Face à ces évaluations pessimistes, le chef d’État-major impérial, Alan Brooke, juge les chances de succès « fantaisistes » et souligne que la Russie est alors la puissance terrestre dominante en Europe. La perspective d’une longue, coûteuse, sans garantie d’effondrement politique du régime soviétique, conduit les militaires à recommander de guerre renoncer à l’option offensive, sauf choc politique majeur.

Allan Brooke.

Churchill, à contrecœur, abandonne l’idée d’une frappe anticipée et recentre la réflexion sur la défense des îles Britanniques en cas d’offensive soviétique en Europe occidentale, un deuxième volet du dossier qui conserve le nom de code « Unthinkable ». Il s’agirait alors de s’appuyer presque exclusivement sur la puissance navale et aérienne, dans un scénario où les forces terrestres britanniques seraient trop faibles pour contenir seules une poussée soviétique une fois les troupes américaines redéployées vers le Pacifique.

Un éclairage nouveau sur la Guerre Froide

L’opération Unthinkable n’a jamais dépassé le stade des cartons d’État-major, mais elle révèle la précocité de la rupture stratégique entre les anciens Alliés à peine quelques semaines après la capitulation de l’Allemagne.
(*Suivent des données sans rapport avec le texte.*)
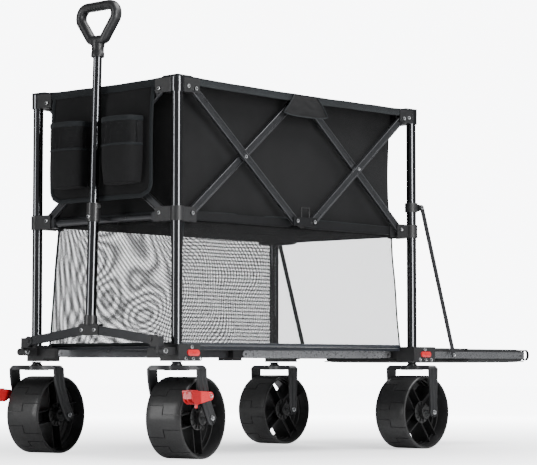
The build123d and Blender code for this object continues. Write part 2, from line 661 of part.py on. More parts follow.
# ---- tailgate ----
def gate_rail():
    """A side rail of the tailgate at the rear left, drawn about the post with +X rearward."""
    width, height = GATE_RAIL
    end = GATE_LENGTH - 6
    body = block(GATE_HINGE_OUT, end, -width / 2, width / 2, -height / 2, height / 2)
    body += along_y(height / 2, -width / 2, width / 2, GATE_HINGE_OUT)
    body -= block(GATE_HINGE_OUT + 14, end - 6, -width / 2 + TUBE_WALL, width / 2 - TUBE_WALL, -height,
                  height / 2 - TUBE_WALL)
    body -= along_y(PIN_RADIUS + 1 + PIN_CLEARANCE, -width, width, GATE_HINGE_OUT)
    boss = along_y(7, -STRUT_LANE + STRUT[1] / 2 + SIDE_GAP, -width / 2 + 1, STRUT_LOW_OUT)
    pin = along_y(PIN_RADIUS, -STRUT_LANE - STRUT[1], -width / 2, STRUT_LOW_OUT)
    return Pos(0, 0, GATE_HINGE_Z) * (body + boss + pin)


def at_rear(shape, side):
    """Places a piece drawn about the left rear post axis, +X rearward and -Y outward."""
    placed = Pos(HALF_X, -HALF_Y, 0) * shape
    return mirror(placed, about=Plane.XZ) if side == "right" else placed


def gate_panel():
    """Padded tailgate deck; its rear part is a sleeve around both rails, with two pull loops."""
    width, height = GATE_RAIL
    sleeve_height, bottom = GATE_SLEEVE
    top = bottom + sleeve_height
    inner = HALF_Y - width / 2 - 2
    outer = HALF_Y + width / 2 + 3
    panel = block(HALF_X + GATE_HINGE_OUT + GATE_PANEL_START, HALF_X + GATE_SLEEVE_START + 2, -inner, inner, top - 12, top)
    panel += block(HALF_X + GATE_SLEEVE_START, HALF_X + GATE_LENGTH, -outer, outer, bottom, top)
    room = 1.0
    for side in (-1, 1):
        panel -= block(HALF_X + GATE_SLEEVE_START - 1, HALF_X + GATE_LENGTH - 4,
                       side * HALF_Y - width / 2 - room, side * HALF_Y + width / 2 + room,
                       GATE_HINGE_Z - height / 2 - room, GATE_HINGE_Z + height / 2 + room)
    loops = []
    for side in (-1, 1):
        ring = along_y(GATE_LOOP / 2 + 2, -4, 4) - along_y(GATE_LOOP / 2 - 3, -5, 5)
        ring = Pos(HALF_X + GATE_LENGTH + GATE_LOOP / 2 + 2.3, side * HALF_Y, bottom + 17) * ring
        loops.append(ring)
    return group(panel, *loops)


def gate_strut():
    """Flat stay from the tailgate rail up to the collar on the post, lower end at the origin."""
    width, thick = STRUT
    bar = block(0, STRUT_LENGTH, -thick / 2, thick / 2, -width / 2, width / 2)
    for place in (0, STRUT_LENGTH):
        bar += along_y(width / 2, -thick / 2, thick / 2, place)
    for place in (0, STRUT_LENGTH):
        bar -= along_y(PIN_RADIUS + PIN_CLEARANCE, -thick, thick, place)
    lean = degrees(atan2(STRUT_TOP_Z - GATE_HINGE_Z, STRUT_TOP_OUT - STRUT_LOW_OUT))
    return Pos(STRUT_LOW_OUT, -STRUT_LANE, GATE_HINGE_Z) * Rot(0, -lean, 0) * bar


def strut_collar():
    """Clamp ring that slides on a rear post, with the stud that meets the strut."""
    z0, z1 = STRUT_TOP_Z - COLLAR_HEIGHT / 2, STRUT_TOP_Z + COLLAR_HEIGHT / 2
    ring = upright(SLEEVE_RADIUS + 1, z0, z1)
    face = -STRUT_LANE + STRUT[1] / 2 + SIDE_GAP
    ring += block(0, STRUT_TOP_OUT, -12, 2, STRUT_TOP_Z - 9, STRUT_TOP_Z + 9)
    ring += along_y(8, face, 0, STRUT_TOP_OUT, STRUT_TOP_Z)
    return ring - upright(SLEEVE_BORE, z0 - 1, z1 + 1)


# ---- fabric ----
def upper_bag():
    """The open-topped upper bag with its rim, end organiser pockets and side flap."""
    x, y = HALF_X - BAG_INSET_X, HALF_Y - BAG_INSET_Y
    bag = block(-x, x, -y, y, BAG_BOTTOM, RIM_TOP)
    bag -= block(-x + BAG_WALL, x - BAG_WALL, -y + BAG_WALL, y - BAG_WALL, BAG_BOTTOM + BAG_FLOOR, RIM_TOP + 1)
    rim_x, rim_y = HALF_X + RIM_OVERHANG, HALF_Y + RIM_OVERHANG
    rim = block(-rim_x, rim_x, -rim_y, rim_y, RIM_TOP - RIM_THICKNESS, RIM_TOP)
    rim -= block(-x + BAG_WALL, x - BAG_WALL, -y + BAG_WALL, y - BAG_WALL, RIM_TOP - 20, RIM_TOP + 1)
    bag += rim
    front = -HALF_X - 12 - LANE
    pockets = []
    for middle in (-POCKET_WIDTH / 2 - POCKET_GAP / 2, POCKET_WIDTH / 2 + POCKET_GAP / 2):
        half = POCKET_WIDTH / 2
        pocket = block(front - POCKET_DEPTH, front, middle - half, middle + half, POCKET_TOP - POCKET_HEIGHT, POCKET_TOP)
        pocket -= block(front - POCKET_DEPTH + BAG_WALL, front - BAG_WALL, middle - half + BAG_WALL,
                        middle + half - BAG_WALL, POCKET_TOP - POCKET_HEIGHT + BAG_WALL, POCKET_TOP + 1)
        pockets.append(pocket)
    return group(bag, *pockets)


def lower_deck():
    """Floor board and mesh walls of the lower deck, open at the rear and above."""
    x, y = HALF_X - DECK_INSET, HALF_Y - DECK_INSET
    z0 = DECK_TOP - DECK_THICKNESS
    deck = block(-x, x, -y, y, z0, MESH_TOP)
    deck -= block(-x + BAG_WALL, x + 1, -y + BAG_WALL, y - BAG_WALL, DECK_TOP, MESH_TOP + 1)
    return deck


# ---- assembly ----
def build_nodes():
    nodes = {}
    for end in ("front", "rear"):
        for side in ("left", "right"):
            corner = f"{end}_{side}"
            nodes[f"{corner}_post"] = at_post_group(corner_post(end, side), end, side)
            nodes[f"{corner}_mid_bracket"] = at_post(mid_bracket(), end, side)
            nodes[f"{corner}_base_arm"] = mirrored(base_arm(), end, side)
            nodes[f"{corner}_upper_bar"] = mirrored(side_bar(True), end, side)
            nodes[f"{corner}_lower_bar"] = mirrored(side_bar(False), end, side)
            nodes[f"{corner}_end_bar"] = mirrored(end_bar(side), end, side)
            nodes[f"{corner}_rail"] = mirrored(deck_rail(), end, side)
    nodes["base_hub"] = base_hub()
    for side in ("left", "right"):
        nodes[f"{side}_centre_joint"] = mirrored(centre_joint(), "front", side)
        front_fork = fork(CASTER_TRAIL) + pedal_pin()
        nodes[f"front_{side}_fork"] = group(
            caster_place(front_fork, side), caster_place(Pos(CASTER_TRAIL, 0, WHEEL_RADIUS) * axle(), side)
        )
        nodes[f"front_{side}_wheel"] = caster_place(Pos(CASTER_TRAIL, 0, WHEEL_RADIUS) * wheel(), side)
        nodes[f"front_{side}_brake_pedal"] = caster_place(pedal(), side)
        nodes[f"rear_{side}_fork"] = group(
            at_post(fork(0), "rear", side), at_post(Pos(0, 0, WHEEL_RADIUS) * axle(), "rear", side)
        )
        nodes[f"rear_{side}_wheel"] = at_post(Pos(0, 0, WHEEL_RADIUS) * wheel(), "rear", side)
        nodes[f"yoke_{side}_end"] = mirrored(leaning(yoke_end(side)), "front", side)
        nodes[f"yoke_{side}_bar"] = mirrored(leaning(yoke_bar()), "front", side)
        nodes[f"tailgate_{side}_rail"] = at_rear(gate_rail(), side)
        nodes[f"tailgate_{side}_strut"] = at_rear(gate_strut(), side)
        nodes[f"{side}_strut_collar"] = at_rear(strut_collar(), side)
    nodes["handle_lower_tube"] = handle_lower()
    nodes["handle_lock_button"] = handle_button()
    nodes["handle_upper_tube"] = handle_upper()
    nodes["handle_grip"] = handle_grip()
    nodes["tailgate_panel"] = gate_panel()
    nodes["upper_bag"] = upper_bag()
    nodes["lower_deck"] = lower_deck()
    for end in ("front", "rear"):
        nodes[f"{end}_left_lock_button"] = at_post(button_pocket(end, 0), end, "left")
    return nodes


def at_post_group(shape, end, side):
    return group(*[at_post(solid, end, side) for solid in shape.solids()])


def length_middle(nodes):
    """X of the middle of the whole cart."""
    boxes = [shape.bounding_box() for shape in nodes.values()]
    return (min(box.min.X for box in boxes) + max(box.max.X for box in boxes)) / 2


NODES = build_nodes()
SHIFT_X = -length_middle(NODES)

if __name__ == "__main__":
    os.makedirs("parts", exist_ok=True)
    for name, shape in NODES.items():
        moved = [Pos(SHIFT_X, 0, 0) * solid for solid in shape.solids()]
        export_step(moved[0] if len(moved) == 1 else Compound(moved), f"parts/{name}.step")
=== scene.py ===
import math

import bmesh
import bpy
from mathutils import Matrix, Vector, noise


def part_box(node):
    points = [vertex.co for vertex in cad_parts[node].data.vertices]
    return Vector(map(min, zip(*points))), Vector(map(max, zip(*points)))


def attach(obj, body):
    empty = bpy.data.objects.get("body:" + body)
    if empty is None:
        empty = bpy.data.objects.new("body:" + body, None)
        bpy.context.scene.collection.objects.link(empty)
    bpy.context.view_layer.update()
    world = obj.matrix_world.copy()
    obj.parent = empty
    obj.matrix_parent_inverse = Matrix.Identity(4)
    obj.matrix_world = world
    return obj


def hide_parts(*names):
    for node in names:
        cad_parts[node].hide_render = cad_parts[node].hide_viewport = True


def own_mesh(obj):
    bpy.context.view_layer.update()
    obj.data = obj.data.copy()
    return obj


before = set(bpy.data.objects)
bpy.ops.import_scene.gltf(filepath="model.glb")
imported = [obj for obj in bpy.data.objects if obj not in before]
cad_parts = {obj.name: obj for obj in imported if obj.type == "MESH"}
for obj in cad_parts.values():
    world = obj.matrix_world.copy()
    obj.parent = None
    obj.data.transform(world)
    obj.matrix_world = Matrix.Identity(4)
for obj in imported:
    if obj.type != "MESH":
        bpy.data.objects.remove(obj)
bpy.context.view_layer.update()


# ---- Camera, lights and floor ----
# The cart stands on a plain pale floor. The camera is low in front of the left front post, and two tall
# soft lights on either side of it draw the upright highlights that show on the round posts.
SLEEVE_RADIUS = 0.016

ENDS = {"front": -1, "rear": 1}
SIDES = {"left": -1, "right": 1}
post = {}
for end, toward in ENDS.items():
    for side, outward in SIDES.items():
        low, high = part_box(f"{end}_{side}_mid_bracket")
        x = low.x + SLEEVE_RADIUS if end == "front" else high.x - SLEEVE_RADIUS
        y = low.y + SLEEVE_RADIUS if side == "left" else high.y - SLEEVE_RADIUS
        post[end, side] = Vector((x, y, 0))

near_post = post["front", "left"]
middle = (post["front", "left"] + post["rear", "right"]) / 2
forward = Vector((0.7358, 0.6739, 0.0663))
camera_data = bpy.data.cameras.new("camera")
camera_data.lens = 135.35
camera_data.sensor_width = 36.0
camera = bpy.data.objects.new("camera", camera_data)
bpy.context.collection.objects.link(camera)
camera.location = near_post + Vector((-3.297, -3.307, 0.213))
camera.rotation_euler = forward.to_track_quat("-Z", "Y").to_euler()
bpy.context.scene.camera = camera


def softbox(name, bearing, distance, height, width, tall, power):
    """An area light at a bearing in degrees from +X, aimed at the middle of the cart."""
    light = bpy.data.lights.new(name, "AREA")
    light.shape = "RECTANGLE"
    light.size = width
    light.size_y = tall
    light.energy = power
    lamp = bpy.data.objects.new(name, light)
    bpy.context.collection.objects.link(lamp)
    turn = math.radians(bearing)
    lamp.location = middle + Vector((math.cos(turn) * distance, math.sin(turn) * distance, height))
    aim = middle + Vector((0, 0, 0.5)) - lamp.location
    lamp.rotation_euler = aim.to_track_quat("-Z", "Y").to_euler()


softbox("side_strip", -104, 3.2, 0.9, 0.7, 2.6, 125)
softbox("front_strip", 160, 3.4, 0.9, 0.6, 2.4, 45)
softbox("top_panel", -60, 1.6, 3.4, 3.0, 2.4, 170)
softbox("rear_panel", 30, 3.6, 1.6, 2.4, 1.8, 60)

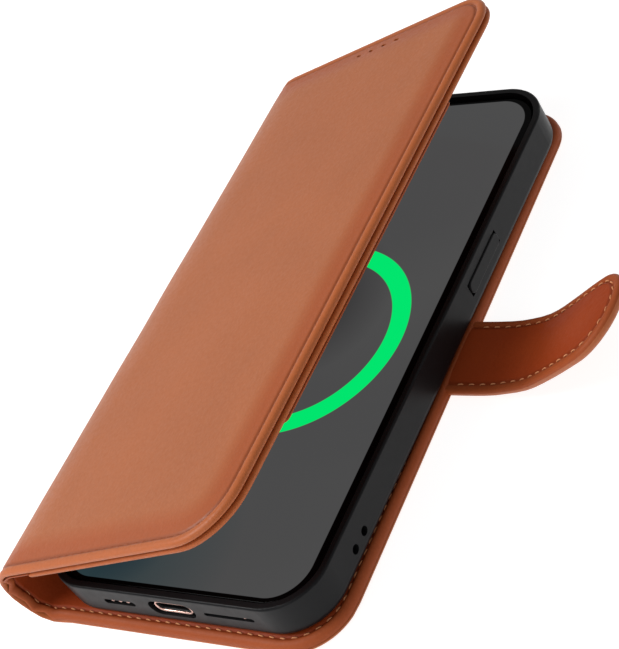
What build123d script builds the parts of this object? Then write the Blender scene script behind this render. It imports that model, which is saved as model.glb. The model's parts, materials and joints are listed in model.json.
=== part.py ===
from build123d import *
import math
import os

# A folding leather phone wallet case with a soft inner shell, a strap clasp and
# the telephone it holds. Millimetres. +X is towards the strap, +Y towards the
# top of the telephone and +Z out of its screen. The origin lies on the outer
# face of the back cover, under the middle of the telephone.

# ---------------------------------------------------------------- dimensions
# telephone
PHONE_W = 71.6
PHONE_L = 147.6
PHONE_T = 7.9
PHONE_R = 11.0
PHONE_GLASS_T = 0.7
PHONE_EDGE_R = 1.0
DISPLAY_SIZE = (66.4, 144.2)
DISPLAY_R = 9.0
DISPLAY_T = 0.3
DISPLAY_GAP = 0.05
PHONE_FLOAT = 0.05

# back cover, from the outside in: leather, board, lining
BACK_LEFT = -39.9
BACK_RIGHT = 39.1
BACK_BOTTOM = -77.6
BACK_TOP = 78.5
BACK_R = 11.0
FOLD_R = 2.0
BACK_LEATHER_T = 0.8
BACK_BOARD_T = 0.7
BACK_T = 3.0
BOARD_INSET = 7.0
BOARD_GAP = 0.1
EDGE_ROUND = 0.35

# soft shell
SHELL_W = 75.0
SHELL_L = 151.3
SHELL_R = 12.6
SHELL_TOP = 13.4
SHELL_FLOOR_T = 1.2
ADHESIVE_T = 0.2
ADHESIVE_PAD = (62.0, 138.0)
ADHESIVE_R = 6.0
SHELL_FOOT_R = 2.2
SHELL_LIP_R = 0.55
SHELL_BORE_W = PHONE_W + 0.3
SHELL_BORE_L = PHONE_L + 0.3
SHELL_FOOT = BACK_T + ADHESIVE_T
PHONE_BOTTOM = SHELL_FOOT + SHELL_FLOOR_T + PHONE_FLOAT
PHONE_TOP = PHONE_BOTTOM + PHONE_T
PHONE_MID = (PHONE_BOTTOM + PHONE_TOP) / 2

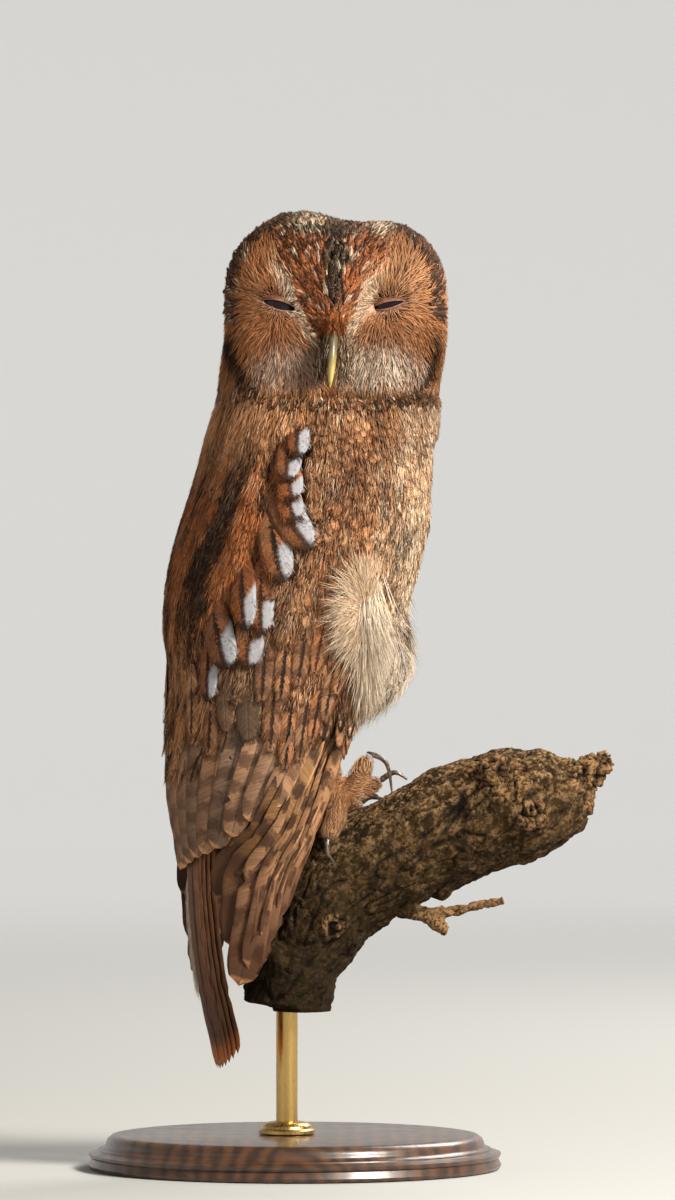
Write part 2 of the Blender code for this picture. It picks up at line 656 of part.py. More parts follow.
def make_foot(side, group, cutters):
    """A feathered foot of one palm and four toes, and its four bare claws."""
    palm_place, toes = FEET[side]
    palm_at = over_bark(*palm_place)
    bm = bmesh.new()
    bmesh.ops.create_icosphere(bm, subdivisions=1, radius=PALM_RADIUS)
    bmesh.ops.translate(bm, vec=palm_at, verts=bm.verts)
    palm = finish(bm, "foot_" + side, "feather_pale", group)
    for number, (toe, claw) in toes.items():
        first, last = (over_bark(*place) for place in toe)
        forward = (last - first).normalized()
        knuckles = [(*palm_at, TOE_RADIUS), (*first, TOE_RADIUS), (*last, TOE_RADIUS - 0.3)]
        line = spline_through(knuckles, 2)
        line += [(*(last + forward * by), radius) for by, radius in ((2.6, 3.5), (3.8, 1.9))]
        name = f"toe_{side}_{number}"
        shape = tube("join_" + name, line, "feather_pale", cutters, 1)
        boolean(palm, helper(shape), "UNION")
        bend, tip = (over_bark(*place) for place in claw)
        points = [(*(last + forward * by), CLAW_RADIUS) for by in (1.0, 3.8)]
        points += [(*bend, CLAW_RADIUS * 0.72), (*tip, 0.25)]
        made = tube(f"claw_{side}_{number}", spline_through(points, 3), "claw_horn", group, 0)
        cutter = tube("cut_" + name, longer(line, GAP), "feather_pale", cutters, 1, grow=GAP)
        boolean(made, helper(cutter), "DIFFERENCE")
    return palm_at


def make_leg(side, thigh_at, palm_at, trunk, group, cutters):
    """A feathered thigh and shank, from inside the trunk's fluff down to the foot."""
    ankle = palm_at + (thigh_at - palm_at).normalized() * (PALM_RADIUS + GAP + 0.3)
    knee = thigh_at.lerp(ankle, 0.5)
    points = spline_through([(*thigh_at, 13.5), (*knee, 11.0), (*ankle, 5.6)], 2)
    tube("leg_" + side, points, "feather_pale", group, 2)
    cutter = tube("cut_leg_" + side, longer(points, GAP), "feather_pale", cutters, 2, grow=GAP)
    boolean(trunk, helper(cutter), "DIFFERENCE")


# ---- the stand -----------------------------------------------------------------------------
def disc(name, radius, low, high, edge, x, y, finish_name, group, sides=16):
    """An upright round plate with bevelled rims."""
    bm = bmesh.new()
    bmesh.ops.create_cone(
        bm, cap_ends=True, segments=sides, radius1=radius, radius2=radius, depth=high - low
    )
    bmesh.ops.translate(bm, vec=(x, y, (low + high) / 2), verts=bm.verts)
    rims = [e for e in bm.edges if abs(e.verts[0].co.z - e.verts[1].co.z) < 1e-6]
    bmesh.ops.bevel(bm, geom=rims, offset=edge, affect="EDGES", segments=1, profile=0.5, material=-1)
    made = finish(bm, name, finish_name, group)
    made.data.set_sharp_from_angle(angle=math.radians(35))
    return made


def make_stand(group, cutters):
    foot = PERCH[0]
    disc("stand_base", BASE_RADIUS, 0.0, BASE_HEIGHT, 1.5, 0.0, 0.0, "stand_wood", group, 40)
    rod_low = BASE_HEIGHT + GAP
    disc("stand_rod", ROD_RADIUS, rod_low, foot[2], 0.4, foot[0], foot[1], "stand_brass", group)
    collar = disc(
        "stand_collar", COLLAR_RADIUS, rod_low, rod_low + COLLAR_HEIGHT, 1.0, foot[0], foot[1], "stand_brass", group
    )
    bm = bmesh.new()
    bmesh.ops.create_cone(
        bm, cap_ends=True, segments=16, radius1=ROD_RADIUS + GAP, radius2=ROD_RADIUS + GAP, depth=3 * COLLAR_HEIGHT
    )
    bmesh.ops.translate(bm, vec=(foot[0], foot[1], rod_low + COLLAR_HEIGHT / 2), verts=bm.verts)
    boolean(collar, helper(finish(bm, "cut_rod", "stand_brass", cutters)), "DIFFERENCE")


def main():
    clear_scene()
    group, cutters = collection(OWL), collection("cutters")
    make_head(group, cutters)
    trunk = make_trunk(group, cutters)
    for side in ("right", "left"):
        make_wing(side, group)
    make_tail(group)
    make_perch(group, cutters)
    for side, thigh in (("right", (10.0, 14.0)), ("left", (18.0, -14.0))):
        palm_at = make_foot(side, group, cutters)
        thigh_at = axis_at(208.0) + AHEAD * thigh[0] + RIGHT * thigh[1]
        make_leg(side, thigh_at, palm_at, trunk, group, cutters)
    make_stand(group, cutters)


main()
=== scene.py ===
# %% [markdown]
# # A tawny owl on a cut limb
# The real thing is a mounted bird: a body under layers of feathers, a round head with a dished face,
# glassy dark eyes behind lids that are nearly shut, and two feathered feet on an old limb. Each cell
# makes one of these, from the inside outwards.

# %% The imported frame
import itertools
import json
import math

import bmesh
import bpy
import numpy as np
from mathutils import Matrix, Vector
from mathutils.bvhtree import BVHTree
from mathutils.kdtree import KDTree

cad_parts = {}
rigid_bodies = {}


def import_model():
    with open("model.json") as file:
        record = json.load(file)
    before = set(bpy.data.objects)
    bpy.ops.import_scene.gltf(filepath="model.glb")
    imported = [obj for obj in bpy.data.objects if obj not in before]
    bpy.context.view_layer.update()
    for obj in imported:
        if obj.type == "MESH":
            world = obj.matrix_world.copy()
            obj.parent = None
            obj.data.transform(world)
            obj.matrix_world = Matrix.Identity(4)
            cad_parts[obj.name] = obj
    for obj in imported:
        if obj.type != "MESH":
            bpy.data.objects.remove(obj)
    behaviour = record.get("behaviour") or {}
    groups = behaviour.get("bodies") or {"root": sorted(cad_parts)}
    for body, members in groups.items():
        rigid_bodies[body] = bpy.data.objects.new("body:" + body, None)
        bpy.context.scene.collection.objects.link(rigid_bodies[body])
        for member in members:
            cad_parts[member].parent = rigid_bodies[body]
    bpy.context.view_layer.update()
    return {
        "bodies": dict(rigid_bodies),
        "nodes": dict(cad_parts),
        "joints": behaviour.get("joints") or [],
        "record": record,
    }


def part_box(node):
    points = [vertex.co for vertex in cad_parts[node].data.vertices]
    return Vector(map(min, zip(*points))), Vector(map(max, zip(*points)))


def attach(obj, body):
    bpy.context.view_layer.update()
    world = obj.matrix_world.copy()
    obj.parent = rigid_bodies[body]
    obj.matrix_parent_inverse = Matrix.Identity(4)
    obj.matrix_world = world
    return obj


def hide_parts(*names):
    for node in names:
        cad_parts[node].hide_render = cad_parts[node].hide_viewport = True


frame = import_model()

MM = 0.001
NODES = frame["nodes"]
scene = bpy.context.scene
SIDES = {"right": 1, "left": -1}  # the bird's own right wing is the near one


def box_mm(node):
    return [np.array(corner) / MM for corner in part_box(node)]


# %% [markdown]
# ## Camera, light and floor
# A long lens from far away keeps the bird's proportions. One large soft lamp stands up and to the
# right, a weaker one fills from the left, and the pale sky does the rest. The floor curves up into a
# low wall all round, so no edge shows behind the stand from any side.

# %% Camera
VIEW_HEIGHT, VIEW_DISTANCE, VIEW_MIDDLE = 558.0, 3500.0, (19.8, 264.2)
camera = bpy.data.objects.new("camera", bpy.data.cameras.new("camera"))
scene.collection.objects.link(camera)
scene.camera = camera
camera.data.sensor_width = 36.0
camera.data.lens = camera.data.sensor_width * VIEW_DISTANCE / VIEW_HEIGHT
camera.location = (VIEW_MIDDLE[0] * MM, -VIEW_DISTANCE * MM, VIEW_MIDDLE[1] * MM)
camera.rotation_euler = (math.radians(90), 0, 0)
camera.data.clip_end = 30
scene.view_settings.view_transform = "Standard"

# %% Lamps and sky
for name, place, size, watts, colour in (
    ("key", (1.30, -1.15, 1.35), 0.55, 92, (1.0, 0.95, 0.86)),
    ("fill", (-1.7, -1.6, 0.5), 1.6, 4, (0.97, 0.98, 1.0)),
    ("rim", (0.9, 1.2, 1.3), 0.8, 24, (1.0, 0.97, 0.92)),
):
    lamp = bpy.data.objects.new(name, bpy.data.lights.new(name, "AREA"))
    lamp.data.size, lamp.data.energy, lamp.data.color = size, watts, colour
    lamp.location = place
    lamp.rotation_euler = (Vector(place) - Vector((0.02, 0, 0.27))).to_track_quat("Z", "Y").to_euler()
    lamp.visible_camera = False
    scene.collection.objects.link(lamp)
scene.world = bpy.data.worlds.new("sky")
scene.world.use_nodes = True
sky = scene.world.node_tree.nodes["Background"].inputs
sky["Color"].default_value, sky["Strength"].default_value = (0.97, 0.92, 0.84, 1), 0.27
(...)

Elle annonce la logique de dissuasion de la guerre froide : reconnaître qu’un affrontement direct avec l’URSS, même avec des atouts technologiques et navals, serait d’un coût prohibitif, et que la confrontation devra passer par des moyens politiques, économiques et nucléaires.

Quelques documents déclassifiés en 1998.

Rendue publique en 1998, la documentation sur Unthinkable a nourri le débat historiographique sur la responsabilité de l’Occident dans l’escalade Est-Ouest, certains y voyant la preuve d’une volonté agressive précoce, d’autres un exercice de planification prudente face à l’expansion soviétique. Au-delà de ces controverses, le plan apparaît comme le moment où le Royaume-Uni mesure brutalement la fin de sa suprématie militaire continentale et la nécessité de se reconfigurer comme puissance moyenne insérée dans le duopole américain-soviétique qui dominera l’après-guerre.